Kelly gets in plenty of swings, feels 'good'

LAKELAND, Fla. -- Don Kelly needed at-bats before Spring Training wrapped up after missing four days with a bad hamstring. He got seven of them on Friday.

That's the usefulness of Minor League intersquad games this time of spring. Kelly served as a designated hitter and led off every half-inning, allowing him to get a concentrated number of at-bats in a short amount of time. The original plan was four at-bats, but he stayed in for a few more.

"Everything felt really good," Kelly said.

Kelly is not in the starting lineup for Saturday's exhibition against the Nationals in Washington, but he'll likely enter the game at some point to get some outfield work. That should be enough to ensure he's ready for Opening Day.

Ausmus 'mulling over' using Davis in opener

LAKELAND, Fla. -- Rajai Davis led off the Tigers' lineup for the final three days of Grapefruit League play, working his way back to action after a week off to address a sore hamstring. There's no guarantee Davis will be leading off when the Tigers open the season on Monday against the Royals.

For that matter, there's no guarantee yet that Davis will be starting that game in left field.

"I'm still kind of mulling that over a little bit," manager Brad Ausmus said.

It's not an automatic matchup play. The Tigers' Opening Day opposing starter is right-hander James Shields, which would normally play into Davis' struggles against righties. However, right-handed batters have historically fared better against Shields, batting 15 points higher than lefties for his career and 39 points higher last year. Right-handed hitters produced a .272 average off Shields in 2013, compared with .233 from left-handed batters.

Davis is just 2-for-14 with three strikeouts for his career off Shields, but the two hits have come in the last two years. Don Kelly, for comparison's sake, is 1-for-6. Tyler Collins has never faced him, having never played in the big leagues, but there could be a trepidation to playing a rookie on Opening Day who has never hit above Double-A.

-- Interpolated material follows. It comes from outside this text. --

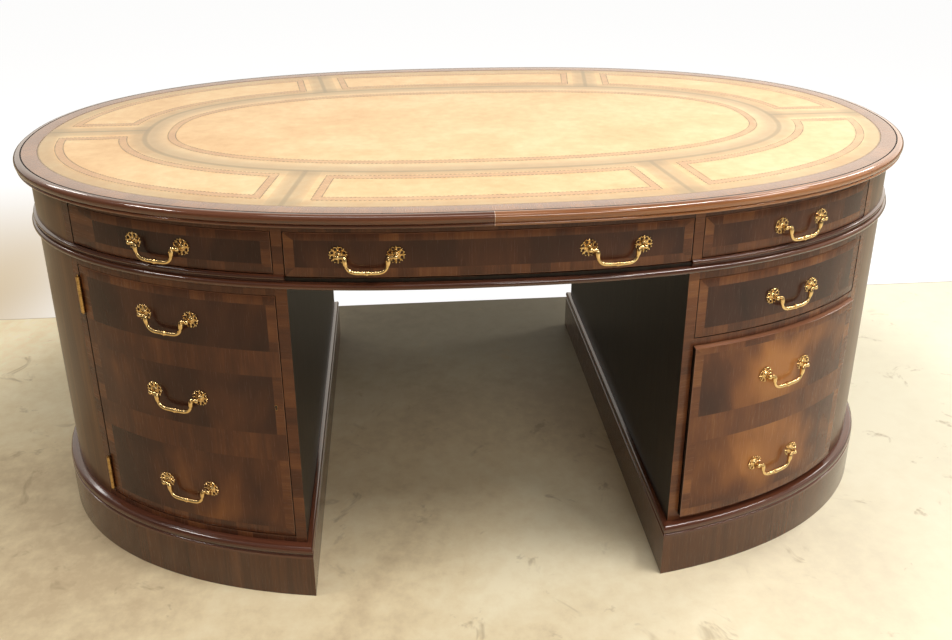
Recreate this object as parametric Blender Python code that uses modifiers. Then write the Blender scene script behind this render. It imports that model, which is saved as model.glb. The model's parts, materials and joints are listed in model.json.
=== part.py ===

Lemon to help ring in Opening Day with first pitch

LAKELAND, Fla. -- Former Tigers great Chet Lemon will lead off the Tigers' 30th anniversary celebration of the 1984 World Series championship team when he throws out the ceremonial first pitch on Opening Day. The Tigers announced the honor as part of their list of Opening Day ceremonies at Comerica Park.

The Tigers will celebrate their third consecutive American League Central title by adding the commemorative flag to their collection beyond center field. R&B artist Brian McKnight will perform the national anthem as the Michigan Joint Honor Guard presents the colors and a 300-foot American flag is unfurled in center.

Air Force Master Sergeant Michael Miller from Shelby Township will deliver the game ball to the mound.

Gates will open at 10:30 a.m. ET for the 1:08 p.m. start. The first 20,000 fans will receive a Tigers rally towel.

Quick hits

Rick Porcello will prepare for his starting assignment by pitching a simulated game at Comerica Park on Sunday in an otherwise voluntary workout. Porcello is slated to take the fourth spot in the Tigers' rotation, starting next Friday's series opener against Baltimore. If Saturday's exhibition game against the Nationals is rained out, Anibal Sanchez will face hitters on Sunday as well, ahead of his regular-season debut Thursday against Kansas City.

• While the Tigers headed north Friday afternoon for Washington and an exhibition game against the Nationals, Drew Smyly stayed behind. He'll face hitters in a Minor League game Saturday at Tigertown to keep his arm ready for his regular-season start on April 5 against the Orioles.

• The Tigers put their newly sodded field on display for media at Comerica Park, declaring the Kentucky bluegrass playing surface ready for Monday's season opener. The grass was installed a week ago in the first resodding at the ballpark since 2007.